* **Data block**

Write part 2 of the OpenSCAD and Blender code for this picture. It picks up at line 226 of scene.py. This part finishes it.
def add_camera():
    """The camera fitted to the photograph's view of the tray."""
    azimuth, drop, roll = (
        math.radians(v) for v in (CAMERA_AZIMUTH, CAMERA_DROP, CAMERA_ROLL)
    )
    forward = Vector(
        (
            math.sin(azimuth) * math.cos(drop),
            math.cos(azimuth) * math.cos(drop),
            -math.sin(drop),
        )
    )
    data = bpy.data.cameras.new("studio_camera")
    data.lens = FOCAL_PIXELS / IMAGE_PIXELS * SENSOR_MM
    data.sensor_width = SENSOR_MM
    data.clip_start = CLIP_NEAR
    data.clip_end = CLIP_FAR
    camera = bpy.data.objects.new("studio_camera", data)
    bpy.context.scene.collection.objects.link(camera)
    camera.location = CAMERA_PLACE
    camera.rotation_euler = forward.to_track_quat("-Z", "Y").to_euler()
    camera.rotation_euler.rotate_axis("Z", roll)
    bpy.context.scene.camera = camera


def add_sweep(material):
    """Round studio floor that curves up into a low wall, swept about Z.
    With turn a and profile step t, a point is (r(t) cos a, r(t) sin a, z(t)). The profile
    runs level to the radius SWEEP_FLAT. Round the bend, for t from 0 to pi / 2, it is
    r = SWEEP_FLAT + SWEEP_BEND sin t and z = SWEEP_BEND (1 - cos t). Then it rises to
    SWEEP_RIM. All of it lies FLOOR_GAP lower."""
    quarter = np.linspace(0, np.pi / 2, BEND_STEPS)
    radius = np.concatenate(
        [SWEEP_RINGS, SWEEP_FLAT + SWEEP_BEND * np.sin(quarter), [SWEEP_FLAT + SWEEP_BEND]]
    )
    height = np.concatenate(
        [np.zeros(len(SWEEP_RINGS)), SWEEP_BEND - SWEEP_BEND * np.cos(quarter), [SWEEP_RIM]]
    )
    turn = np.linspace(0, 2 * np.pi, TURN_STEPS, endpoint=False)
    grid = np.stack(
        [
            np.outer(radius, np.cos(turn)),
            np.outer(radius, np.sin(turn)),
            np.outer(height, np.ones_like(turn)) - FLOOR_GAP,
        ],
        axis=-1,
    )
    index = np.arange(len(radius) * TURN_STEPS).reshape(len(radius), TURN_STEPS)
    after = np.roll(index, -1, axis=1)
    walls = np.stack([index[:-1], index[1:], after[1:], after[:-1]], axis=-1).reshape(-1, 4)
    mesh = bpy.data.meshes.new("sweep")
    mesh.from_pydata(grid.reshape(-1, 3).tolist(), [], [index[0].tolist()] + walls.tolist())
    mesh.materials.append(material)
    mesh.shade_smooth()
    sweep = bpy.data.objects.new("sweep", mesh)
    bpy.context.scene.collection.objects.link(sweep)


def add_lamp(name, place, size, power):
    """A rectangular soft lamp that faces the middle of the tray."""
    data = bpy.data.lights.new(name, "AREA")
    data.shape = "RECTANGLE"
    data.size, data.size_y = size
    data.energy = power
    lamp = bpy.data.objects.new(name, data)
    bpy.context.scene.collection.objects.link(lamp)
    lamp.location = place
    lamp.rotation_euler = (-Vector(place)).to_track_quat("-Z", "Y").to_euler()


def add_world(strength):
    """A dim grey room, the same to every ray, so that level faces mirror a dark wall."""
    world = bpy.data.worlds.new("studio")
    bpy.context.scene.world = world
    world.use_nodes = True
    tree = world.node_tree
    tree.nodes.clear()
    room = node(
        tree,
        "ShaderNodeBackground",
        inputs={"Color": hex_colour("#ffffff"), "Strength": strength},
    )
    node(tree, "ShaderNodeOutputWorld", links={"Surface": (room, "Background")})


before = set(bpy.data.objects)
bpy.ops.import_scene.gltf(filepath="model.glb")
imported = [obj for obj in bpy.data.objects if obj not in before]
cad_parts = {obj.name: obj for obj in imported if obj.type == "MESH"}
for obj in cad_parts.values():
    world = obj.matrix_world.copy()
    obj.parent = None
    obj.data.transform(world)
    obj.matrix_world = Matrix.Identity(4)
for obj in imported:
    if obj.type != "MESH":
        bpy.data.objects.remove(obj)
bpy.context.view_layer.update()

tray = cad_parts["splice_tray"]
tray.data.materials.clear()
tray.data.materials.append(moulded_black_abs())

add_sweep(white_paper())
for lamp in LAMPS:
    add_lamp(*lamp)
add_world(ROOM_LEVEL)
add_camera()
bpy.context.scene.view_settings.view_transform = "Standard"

* **Given task**
Output the listing above word for word.

* **Response to the task**
Write part 2 of the OpenSCAD and Blender code for this picture. It picks up at line 226 of scene.py. This part finishes it.
def add_camera():
    """The camera fitted to the photograph's view of the tray."""
    azimuth, drop, roll = (
        math.radians(v) for v in (CAMERA_AZIMUTH, CAMERA_DROP, CAMERA_ROLL)
    )
    forward = Vector(
        (
            math.sin(azimuth) * math.cos(drop),
            math.cos(azimuth) * math.cos(drop),
            -math.sin(drop),
        )
    )
    data = bpy.data.cameras.new("studio_camera")
    data.lens = FOCAL_PIXELS / IMAGE_PIXELS * SENSOR_MM
    data.sensor_width = SENSOR_MM
    data.clip_start = CLIP_NEAR
    data.clip_end = CLIP_FAR
    camera = bpy.data.objects.new("studio_camera", data)
    bpy.context.scene.collection.objects.link(camera)
    camera.location = CAMERA_PLACE
    camera.rotation_euler = forward.to_track_quat("-Z", "Y").to_euler()
    camera.rotation_euler.rotate_axis("Z", roll)
    bpy.context.scene.camera = camera


def add_sweep(material):
    """Round studio floor that curves up into a low wall, swept about Z.
    With turn a and profile step t, a point is (r(t) cos a, r(t) sin a, z(t)). The profile
    runs level to the radius SWEEP_FLAT. Round the bend, for t from 0 to pi / 2, it is
    r = SWEEP_FLAT + SWEEP_BEND sin t and z = SWEEP_BEND (1 - cos t). Then it rises to
    SWEEP_RIM. All of it lies FLOOR_GAP lower."""
    quarter = np.linspace(0, np.pi / 2, BEND_STEPS)
    radius = np.concatenate(
        [SWEEP_RINGS, SWEEP_FLAT + SWEEP_BEND * np.sin(quarter), [SWEEP_FLAT + SWEEP_BEND]]
    )
    height = np.concatenate(
        [np.zeros(len(SWEEP_RINGS)), SWEEP_BEND - SWEEP_BEND * np.cos(quarter), [SWEEP_RIM]]
    )
    turn = np.linspace(0, 2 * np.pi, TURN_STEPS, endpoint=False)
    grid = np.stack(
        [
            np.outer(radius, np.cos(turn)),
            np.outer(radius, np.sin(turn)),
            np.outer(height, np.ones_like(turn)) - FLOOR_GAP,
        ],
        axis=-1,
    )
    index = np.arange(len(radius) * TURN_STEPS).reshape(len(radius), TURN_STEPS)
    after = np.roll(index, -1, axis=1)
    walls = np.stack([index[:-1], index[1:], after[1:], after[:-1]], axis=-1).reshape(-1, 4)
    mesh = bpy.data.meshes.new("sweep")
    mesh.from_pydata(grid.reshape(-1, 3).tolist(), [], [index[0].tolist()] + walls.tolist())
    mesh.materials.append(material)
    mesh.shade_smooth()
    sweep = bpy.data.objects.new("sweep", mesh)
    bpy.context.scene.collection.objects.link(sweep)


def add_lamp(name, place, size, power):
    """A rectangular soft lamp that faces the middle of the tray."""
    data = bpy.data.lights.new(name, "AREA")
    data.shape = "RECTANGLE"
    data.size, data.size_y = size
    data.energy = power
    lamp = bpy.data.objects.new(name, data)
    bpy.context.scene.collection.objects.link(lamp)
    lamp.location = place
    lamp.rotation_euler = (-Vector(place)).to_track_quat("-Z", "Y").to_euler()


def add_world(strength):
    """A dim grey room, the same to every ray, so that level faces mirror a dark wall."""
    world = bpy.data.worlds.new("studio")
    bpy.context.scene.world = world
    world.use_nodes = True
    tree = world.node_tree
    tree.nodes.clear()
    room = node(
        tree,
        "ShaderNodeBackground",
        inputs={"Color": hex_colour("#ffffff"), "Strength": strength},
    )
    node(tree, "ShaderNodeOutputWorld", links={"Surface": (room, "Background")})


before = set(bpy.data.objects)
bpy.ops.import_scene.gltf(filepath="model.glb")
imported = [obj for obj in bpy.data.objects if obj not in before]
cad_parts = {obj.name: obj for obj in imported if obj.type == "MESH"}
for obj in cad_parts.values():
    world = obj.matrix_world.copy()
    obj.parent = None
    obj.data.transform(world)
    obj.matrix_world = Matrix.Identity(4)
for obj in imported:
    if obj.type != "MESH":
        bpy.data.objects.remove(obj)
bpy.context.view_layer.update()

tray = cad_parts["splice_tray"]
tray.data.materials.clear()
tray.data.materials.append(moulded_black_abs())

add_sweep(white_paper())
for lamp in LAMPS:
    add_lamp(*lamp)
add_world(ROOM_LEVEL)
add_camera()
bpy.context.scene.view_settings.view_transform = "Standard"